▶ _WHAT YOU WILL DO_
Each line of the material must be returned exactly.

▶ _DATASET CONTENT_
— Begin —

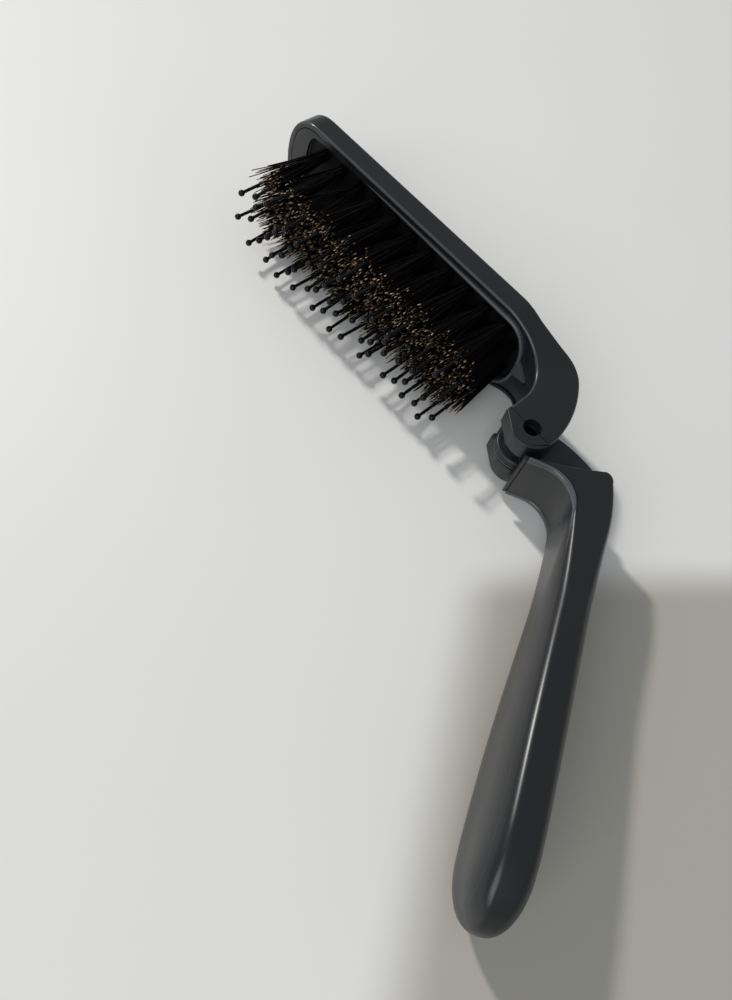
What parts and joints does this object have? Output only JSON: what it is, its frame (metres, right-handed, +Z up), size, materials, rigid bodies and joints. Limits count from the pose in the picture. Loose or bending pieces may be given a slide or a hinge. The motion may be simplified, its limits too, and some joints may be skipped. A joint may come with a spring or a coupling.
{
  "type": "folding hairbrush with mirror",
  "caption": "Folding pocket hairbrush: a straight head of boar tufts with ball-tipped nylon pins, a mirror on the back of the head, and a handle that hinges over the bristles.",
  "frame": {"origin": "centre of the flat side of the head on which the brush lies, midway along the flat", "axes": "+X along the head towards its tip, +Y the way the bristles point, +Z up, along the hinge axis"},
  "size_m": [0.1812, 0.1083, 0.028],
  "materials": {
    "shell_plastic": "satin black",
    "frame_plastic": "satin black",
    "plate_plastic": "matte black",
    "boar_hair": "natural hair, dark at the root and tan at the tip",
    "pin_nylon": "glossy black nylon",
    "mirror_glass": "silvered",
    "adhesive_pad": "foam pad",
    "axle_steel": "dark plated",
    "washer_nylon": "black nylon"
  },
  "bodies": {
    "head": {"head_back_shell": "shell_plastic", "head_front_frame": "frame_plastic", "bristle_plate": "plate_plastic", "tuft_row_1": "boar_hair", "tuft_row_2": "boar_hair", "tuft_row_3": "boar_hair", "tuft_row_4": "boar_hair", "tuft_row_5": "boar_hair", "pin_row_1": "pin_nylon", "pin_row_2": "pin_nylon", "pin_row_3": "pin_nylon", "pin_row_4": "pin_nylon", "pin_row_5": "pin_nylon", "mirror": "mirror_glass", "mirror_tape": "adhesive_pad", "hinge_axle": "axle_steel", "upper_washer": "washer_nylon", "lower_washer": "washer_nylon"},
    "handle": {"hinge_tongue": "frame_plastic", "handle_back_shell": "shell_plastic", "handle_front_cover": "frame_plastic"}
  },
  "joints": [
    {"name": "fold", "type": "hinge", "parent": "head", "child": "handle", "pos_m": [-0.064, 0.0203, 0.014], "axis": [0, 0, 1], "range_deg": [-118.7, 61.3]}
  ]
}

— End —

▶ _WRITTEN RESPONSE_
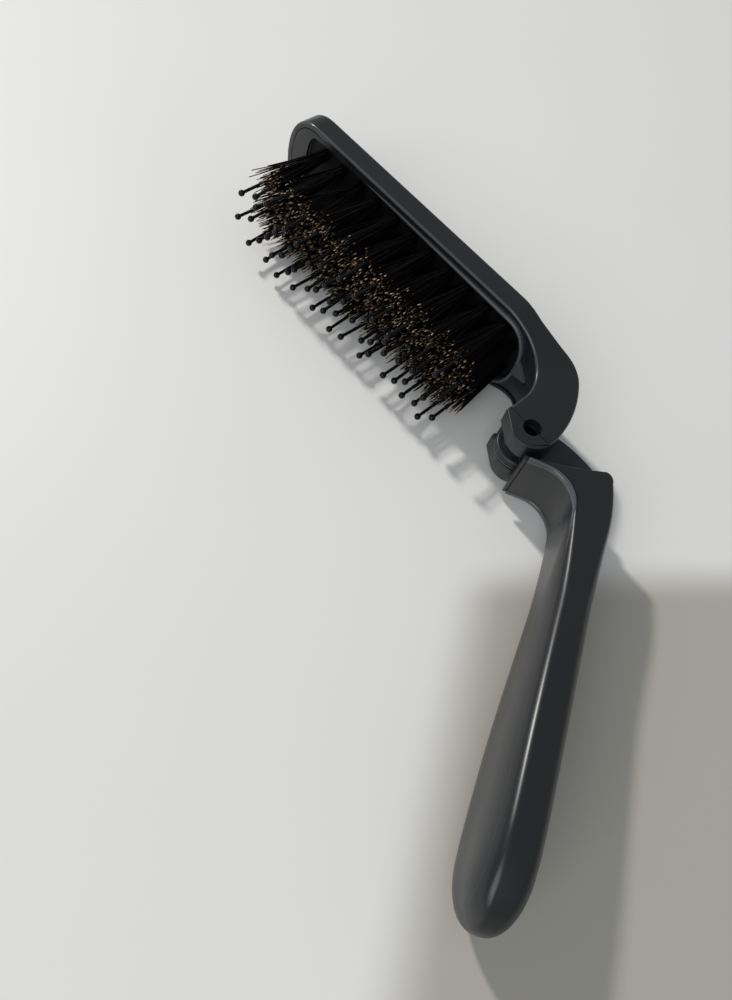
What parts and joints does this object have? Output only JSON: what it is, its frame (metres, right-handed, +Z up), size, materials, rigid bodies and joints. Limits count from the pose in the picture. Loose or bending pieces may be given a slide or a hinge. The motion may be simplified, its limits too, and some joints may be skipped. A joint may come with a spring or a coupling.
{
  "type": "folding hairbrush with mirror",
  "caption": "Folding pocket hairbrush: a straight head of boar tufts with ball-tipped nylon pins, a mirror on the back of the head, and a handle that hinges over the bristles.",
  "frame": {"origin": "centre of the flat side of the head on which the brush lies, midway along the flat", "axes": "+X along the head towards its tip, +Y the way the bristles point, +Z up, along the hinge axis"},
  "size_m": [0.1812, 0.1083, 0.028],
  "materials": {
    "shell_plastic": "satin black",
    "frame_plastic": "satin black",
    "plate_plastic": "matte black",
    "boar_hair": "natural hair, dark at the root and tan at the tip",
    "pin_nylon": "glossy black nylon",
    "mirror_glass": "silvered",
    "adhesive_pad": "foam pad",
    "axle_steel": "dark plated",
    "washer_nylon": "black nylon"
  },
  "bodies": {
    "head": {"head_back_shell": "shell_plastic", "head_front_frame": "frame_plastic", "bristle_plate": "plate_plastic", "tuft_row_1": "boar_hair", "tuft_row_2": "boar_hair", "tuft_row_3": "boar_hair", "tuft_row_4": "boar_hair", "tuft_row_5": "boar_hair", "pin_row_1": "pin_nylon", "pin_row_2": "pin_nylon", "pin_row_3": "pin_nylon", "pin_row_4": "pin_nylon", "pin_row_5": "pin_nylon", "mirror": "mirror_glass", "mirror_tape": "adhesive_pad", "hinge_axle": "axle_steel", "upper_washer": "washer_nylon", "lower_washer": "washer_nylon"},
    "handle": {"hinge_tongue": "frame_plastic", "handle_back_shell": "shell_plastic", "handle_front_cover": "frame_plastic"}
  },
  "joints": [
    {"name": "fold", "type": "hinge", "parent": "head", "child": "handle", "pos_m": [-0.064, 0.0203, 0.014], "axis": [0, 0, 1], "range_deg": [-118.7, 61.3]}
  ]
}